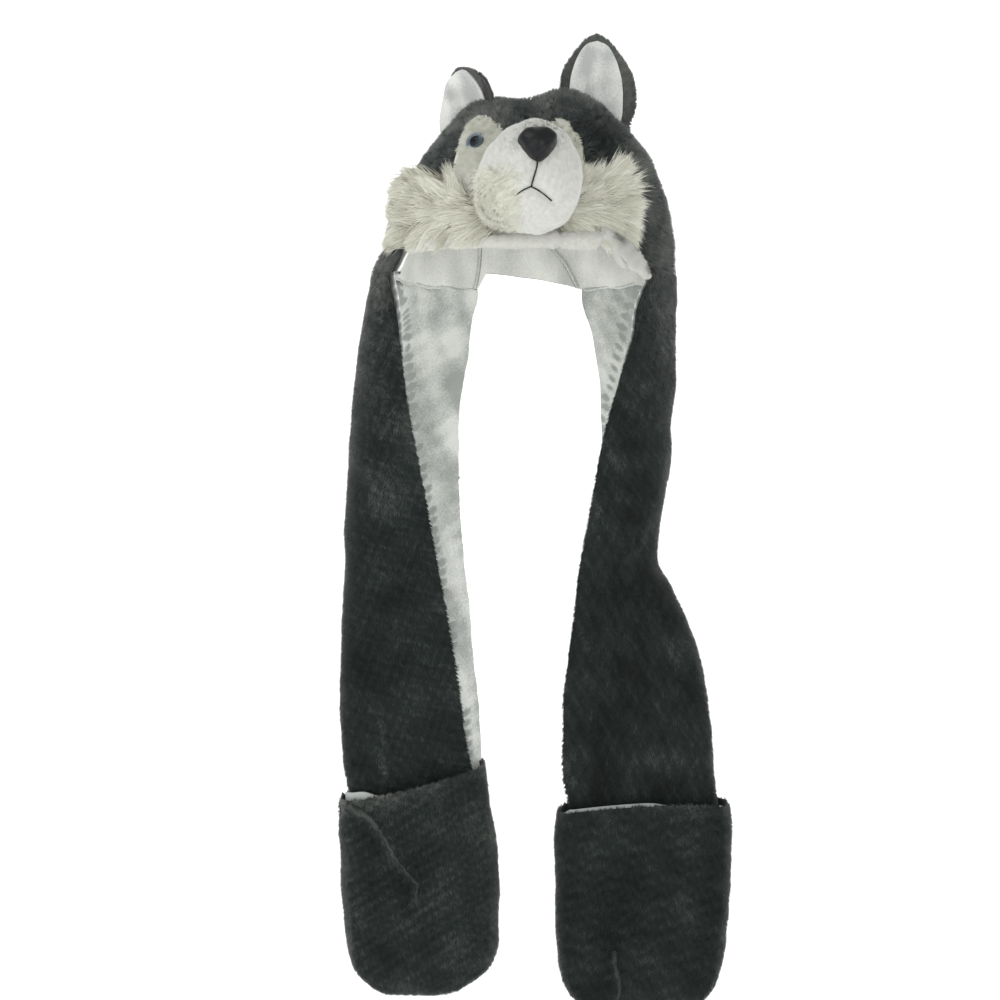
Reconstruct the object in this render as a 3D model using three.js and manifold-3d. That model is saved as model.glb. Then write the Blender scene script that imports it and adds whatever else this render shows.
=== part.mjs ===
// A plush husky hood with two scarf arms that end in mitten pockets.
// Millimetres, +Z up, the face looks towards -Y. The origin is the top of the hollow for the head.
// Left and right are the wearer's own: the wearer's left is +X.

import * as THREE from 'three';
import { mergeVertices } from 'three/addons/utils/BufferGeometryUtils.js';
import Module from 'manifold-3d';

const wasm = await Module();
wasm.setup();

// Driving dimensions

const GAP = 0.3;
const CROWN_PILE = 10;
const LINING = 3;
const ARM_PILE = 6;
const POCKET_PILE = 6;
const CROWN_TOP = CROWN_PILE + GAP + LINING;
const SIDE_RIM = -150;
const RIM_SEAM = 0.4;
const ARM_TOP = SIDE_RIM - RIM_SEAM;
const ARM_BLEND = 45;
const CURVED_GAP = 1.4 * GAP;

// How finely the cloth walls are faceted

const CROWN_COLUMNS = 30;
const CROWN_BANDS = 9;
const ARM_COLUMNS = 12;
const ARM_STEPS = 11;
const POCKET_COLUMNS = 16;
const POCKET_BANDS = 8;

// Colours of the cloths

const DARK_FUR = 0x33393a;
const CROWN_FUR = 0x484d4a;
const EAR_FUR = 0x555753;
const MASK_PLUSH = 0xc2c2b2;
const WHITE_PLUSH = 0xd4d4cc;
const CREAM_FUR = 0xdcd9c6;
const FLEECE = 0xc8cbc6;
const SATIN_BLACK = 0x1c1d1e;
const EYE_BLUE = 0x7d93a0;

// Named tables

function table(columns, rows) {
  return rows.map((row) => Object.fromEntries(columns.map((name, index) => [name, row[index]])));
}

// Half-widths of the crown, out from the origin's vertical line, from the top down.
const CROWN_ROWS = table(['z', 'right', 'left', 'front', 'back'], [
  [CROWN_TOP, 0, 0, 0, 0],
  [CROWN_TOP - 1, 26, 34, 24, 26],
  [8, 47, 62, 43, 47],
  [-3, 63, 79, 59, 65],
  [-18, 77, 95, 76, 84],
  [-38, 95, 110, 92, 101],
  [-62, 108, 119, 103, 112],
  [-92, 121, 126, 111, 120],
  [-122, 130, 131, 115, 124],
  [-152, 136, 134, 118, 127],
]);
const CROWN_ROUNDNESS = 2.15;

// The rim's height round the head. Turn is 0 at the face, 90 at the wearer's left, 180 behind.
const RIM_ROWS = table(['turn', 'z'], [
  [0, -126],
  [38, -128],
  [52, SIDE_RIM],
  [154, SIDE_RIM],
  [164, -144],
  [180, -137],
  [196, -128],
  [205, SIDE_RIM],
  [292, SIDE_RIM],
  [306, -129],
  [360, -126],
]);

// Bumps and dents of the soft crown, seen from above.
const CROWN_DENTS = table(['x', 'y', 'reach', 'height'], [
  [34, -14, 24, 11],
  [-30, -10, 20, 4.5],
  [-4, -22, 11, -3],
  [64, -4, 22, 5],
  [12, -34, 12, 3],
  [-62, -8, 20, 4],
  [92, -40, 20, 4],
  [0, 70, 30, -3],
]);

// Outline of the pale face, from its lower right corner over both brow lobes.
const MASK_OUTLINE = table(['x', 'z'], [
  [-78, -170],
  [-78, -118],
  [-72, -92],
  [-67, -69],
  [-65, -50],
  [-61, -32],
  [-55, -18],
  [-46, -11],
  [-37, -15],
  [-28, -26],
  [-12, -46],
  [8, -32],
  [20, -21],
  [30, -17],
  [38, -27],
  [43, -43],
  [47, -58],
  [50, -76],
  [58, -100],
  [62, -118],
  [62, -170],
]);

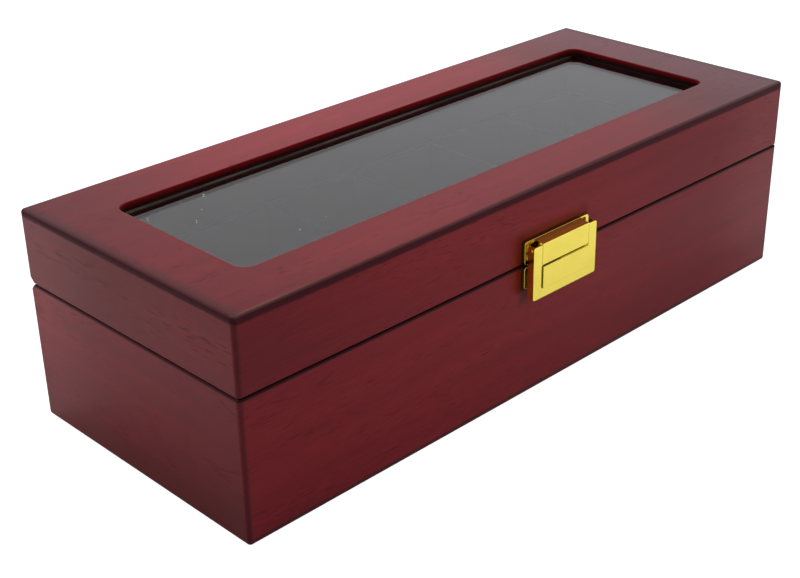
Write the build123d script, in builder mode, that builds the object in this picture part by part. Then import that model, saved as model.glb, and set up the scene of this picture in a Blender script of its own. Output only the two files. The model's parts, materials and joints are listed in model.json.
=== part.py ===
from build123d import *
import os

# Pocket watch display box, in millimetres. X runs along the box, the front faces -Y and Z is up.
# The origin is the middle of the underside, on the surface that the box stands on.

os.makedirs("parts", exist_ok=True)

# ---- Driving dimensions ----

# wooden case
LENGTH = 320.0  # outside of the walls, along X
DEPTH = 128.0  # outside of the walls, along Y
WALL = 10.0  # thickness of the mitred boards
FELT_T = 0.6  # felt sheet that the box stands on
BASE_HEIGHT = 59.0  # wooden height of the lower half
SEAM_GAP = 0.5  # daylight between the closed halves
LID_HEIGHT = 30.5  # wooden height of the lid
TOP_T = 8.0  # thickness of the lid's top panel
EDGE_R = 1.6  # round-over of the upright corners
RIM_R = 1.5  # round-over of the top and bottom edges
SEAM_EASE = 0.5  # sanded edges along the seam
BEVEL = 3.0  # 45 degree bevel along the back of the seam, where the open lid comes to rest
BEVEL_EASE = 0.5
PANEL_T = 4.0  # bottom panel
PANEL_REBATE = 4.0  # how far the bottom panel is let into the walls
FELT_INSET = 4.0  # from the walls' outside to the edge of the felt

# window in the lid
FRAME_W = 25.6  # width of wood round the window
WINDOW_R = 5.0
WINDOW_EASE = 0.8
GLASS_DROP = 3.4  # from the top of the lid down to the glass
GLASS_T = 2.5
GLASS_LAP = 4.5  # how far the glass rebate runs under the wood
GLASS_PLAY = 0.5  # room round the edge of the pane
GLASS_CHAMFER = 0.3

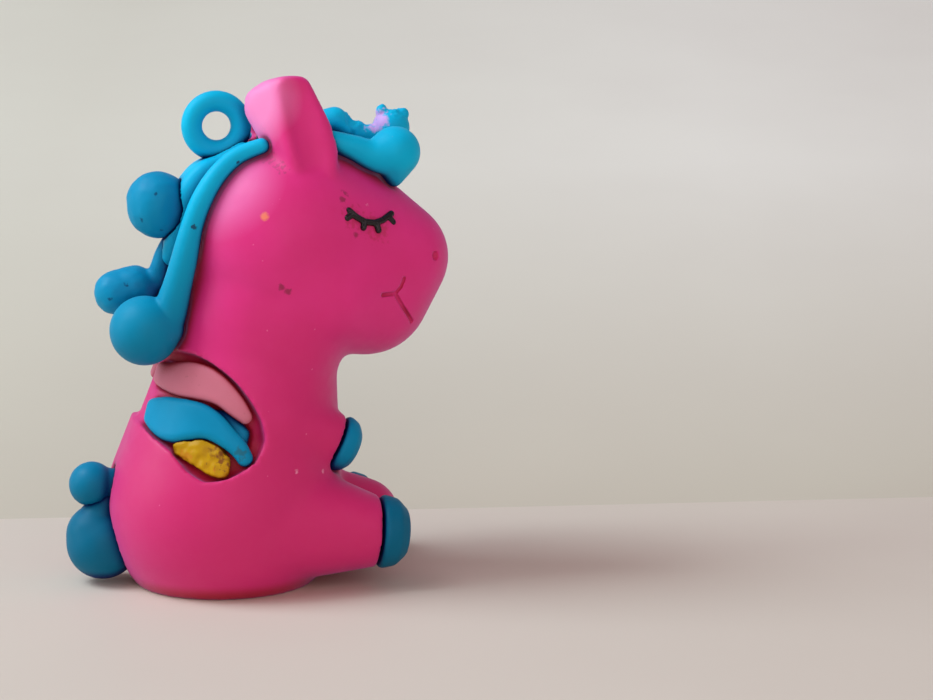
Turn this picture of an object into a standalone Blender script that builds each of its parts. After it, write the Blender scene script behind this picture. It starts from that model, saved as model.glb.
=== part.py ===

+++++

(Instructions to follow):
Exactly and only the lines from the one containing "Turn this picture" through the end of the material are to be reproduced, both ends included.

(Expected output):
Turn this picture of an object into a standalone Blender script that builds each of its parts. After it, write the Blender scene script behind this picture. It starts from that model, saved as model.glb.
=== part.py ===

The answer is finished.